The whole conversation about football being a business is an interesting one.
On one hand, a football club anywhere on the pyramid system needs finances to survive. At the lower levels it's the parents paying for boots and balls, local small businesses sponsoring shirts, coaches giving their time for free all to do one thing. Play the game. Family and friends watch on the sideline. It's not about profit.
As you move up the pyramid, to say League One or Two...it's pretty much the same. Except now, players are professionals, there are full time staff and the stadium needs maintenance. It is still to do one thing. Play the game. Now you have local supporters (in the main) following the club over decades. It's still not about profit.

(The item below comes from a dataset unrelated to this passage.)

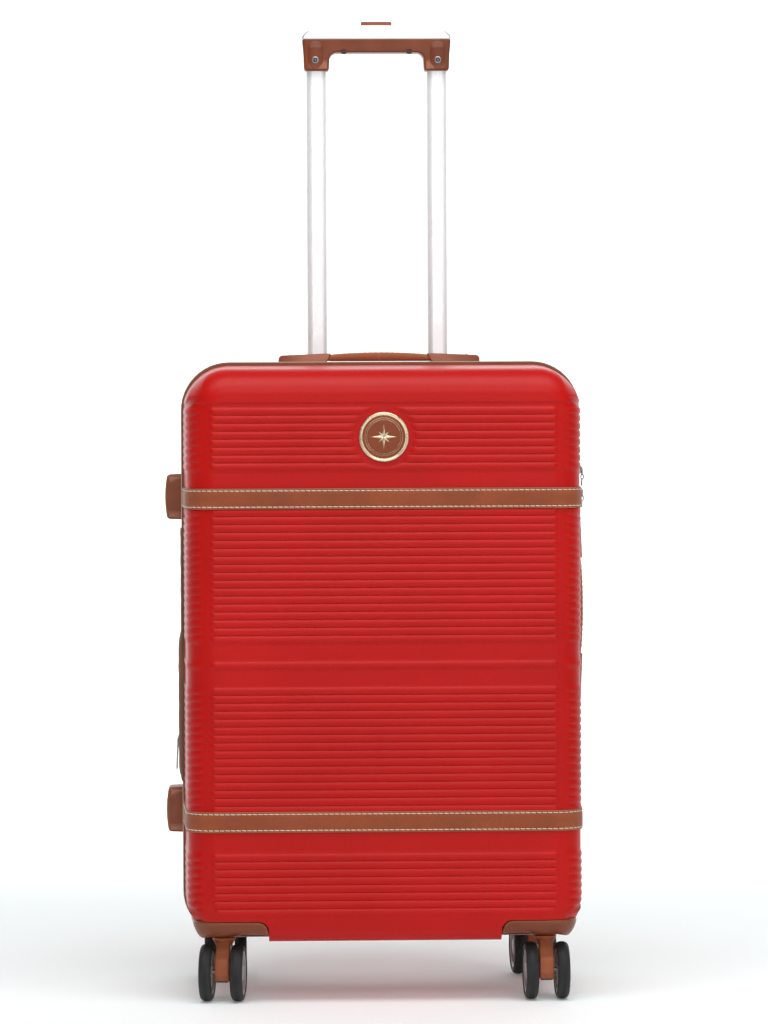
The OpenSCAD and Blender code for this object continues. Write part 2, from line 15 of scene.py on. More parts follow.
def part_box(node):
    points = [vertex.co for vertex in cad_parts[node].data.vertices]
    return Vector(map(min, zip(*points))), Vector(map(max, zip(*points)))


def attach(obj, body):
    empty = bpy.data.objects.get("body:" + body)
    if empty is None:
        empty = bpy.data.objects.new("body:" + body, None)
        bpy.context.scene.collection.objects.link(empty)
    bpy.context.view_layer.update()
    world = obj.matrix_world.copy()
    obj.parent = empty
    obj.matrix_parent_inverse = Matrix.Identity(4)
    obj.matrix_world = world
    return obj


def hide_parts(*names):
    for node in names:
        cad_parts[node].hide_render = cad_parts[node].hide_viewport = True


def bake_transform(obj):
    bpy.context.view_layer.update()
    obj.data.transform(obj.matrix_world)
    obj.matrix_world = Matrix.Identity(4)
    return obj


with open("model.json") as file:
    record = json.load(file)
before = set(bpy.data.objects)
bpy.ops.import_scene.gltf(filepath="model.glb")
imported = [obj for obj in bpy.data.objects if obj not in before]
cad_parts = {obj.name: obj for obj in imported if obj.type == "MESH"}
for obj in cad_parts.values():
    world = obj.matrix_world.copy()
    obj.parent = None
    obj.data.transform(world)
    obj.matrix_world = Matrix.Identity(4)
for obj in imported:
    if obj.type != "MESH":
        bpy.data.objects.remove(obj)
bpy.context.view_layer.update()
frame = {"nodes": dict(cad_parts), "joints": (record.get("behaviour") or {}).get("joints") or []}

So let's go to the Premier League. The scale is totally different. The ambitions are higher. The expectations are higher. But intrinsically it's exactly the same. You need (more) money to pay the players, manage costs, and be competitive in the transfer market. If you're successful you attract more money through TV and sponsorship. The players still just want to play football. Yes they are paid more and yes the PL may attract a small percentage of mercenaries following the cash, but the vast majority of players are playing because they love the game. A lot of people working at the club have supported the club too for many years. Sure, Mary in IT, Bill in Catering and Suzy in the ticket office don't care. It's just a job. But for many others it's more than that. Now the supporters are global and in many cases the global support outweigh the local support. So watching it on TV, analysing it on forums and tweeting about on social media is more common that actually going to the game. But they are all still supporters. They are not interested in profit. It's still playing the game.
So when does this business model come into play? The millions of fans have never regarded themselves as 'customers'. I certainly don't. The players don't see themselves as 'employees'. The guy running the Museum, the people on MUTV, Cliff Butler the historian don't see themselves as 'co-workers'.
It's when ownership comes into play and decides to make money out of a club (in the Glazers case putting zero into it...they don't wash the shirts, stand on the sidelines, or help out after the match) that they start THINKING they can run a football club like they run a corporation with the primary focus on profit. They are the only people in this whole eco system who is NOT INTERESTED in the game.
No one has turned a football club into a business except the owner. And who in the f*** makes them think that we will all just agree with them.
I guess there is a percentage of people on here who want to be customers. Fill in the feedback form.
For the rest of us...it's still a game. A game with history, culture, community, heroes, family and friends. That's why we care.